The Day After the Miracle
Christmas has a centre, but it also has edges.
There is the wonder of the day itself — light, laughter, meaning wrapped in warmth. And then there is the day after. The slower morning. The half-emptied table. The quiet that feels different now, as though something sacred has passed through and left a trace behind.
I’ve been thinking about how faith often lives there.
Not in the crescendo moments, but in the gentle continuation. In the choosing to carry what mattered forward when the decorations begin to come down and the world returns to its ordinary rhythm.
The miracle of Christmas is not only that God came close — it’s that He stayed.
The child in the manger grew. He walked dusty roads. He lived among people who didn’t always notice the holiness in their midst. Love didn’t vanish once the angels fell silent; it learned how to dwell in kitchens and conversations and long walks home.

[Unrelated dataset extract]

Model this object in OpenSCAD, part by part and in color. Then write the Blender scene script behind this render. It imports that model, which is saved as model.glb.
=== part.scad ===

And perhaps that’s the invitation now.
To ask not how do I recreate the feeling of Christmas? but how do I live differently because it happened?
What would it look like to carry a little more gentleness into the next conversation? A little more attentiveness into the day’s tasks? A little more hope into places that feel unchanged?
The day after the miracle is not empty.
It is full of possibility.
Full of the quiet courage it takes to live as though Emmanuel is still near — because He is. Not only in holy moments, but in ordinary ones that are slowly, faithfully becoming holy too.
And maybe that is where the story deepens.
Not at the manger, but in the walking on.